Like Colette's menu, the room dispenses with the usual Midnight in Paris clichés – the dark wood and stained glass and the Edith Piaf soundtrack – for something brighter and fresher. There's lots of light-coloured marble, soft, bright surfaces and high, barrel-vaulted ceilings. An ungenerous friend of mine described the space as "Louis XIV meets American Girl;" I'd call it bistro on a beach holiday, if the beach happens to have a very high-energy nightclub. (The music here is all driving bass; it can get loud.)
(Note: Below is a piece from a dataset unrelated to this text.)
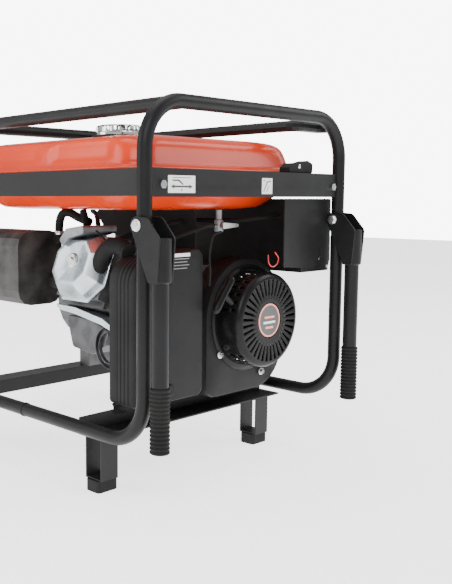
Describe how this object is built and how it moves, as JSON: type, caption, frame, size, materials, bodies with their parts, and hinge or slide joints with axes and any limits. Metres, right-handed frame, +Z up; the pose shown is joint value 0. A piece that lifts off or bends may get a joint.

As for that crowd, it's as money as Toronto restaurant crowds get, filled with a mix of luxury travellers and business titans (Larry and Judy Tanenbaum one night; Brad Lamb another, with his shirt opened I-cannot-ever-unsee-that wide), high society and its hangers-on. There were air-kissing men in alarmingly well-fitted camo pants, and not-young-exactly King West singles ("Kingles," a friend of mine calls them); there were ladies who lunch and sometimes dinner, also, who talk and laugh amongst themselves unbelievably loudly. And the eavesdropping in some restaurants is just better than the average. The eavesdropping at Colette is the best. One night I heard somebody say, "Her ex-husband had a plane – this is downward mobility."
Which, honestly – it's all relative. If you're eating here, you're doing just fine.
No stars: Not recommended.
* Good, but won't blow a lot of people's minds.
** Very good, with some standout qualities.
*** Excellent, well above average with few caveats, if any.
**** Extraordinary, memorable, original with near-perfect execution.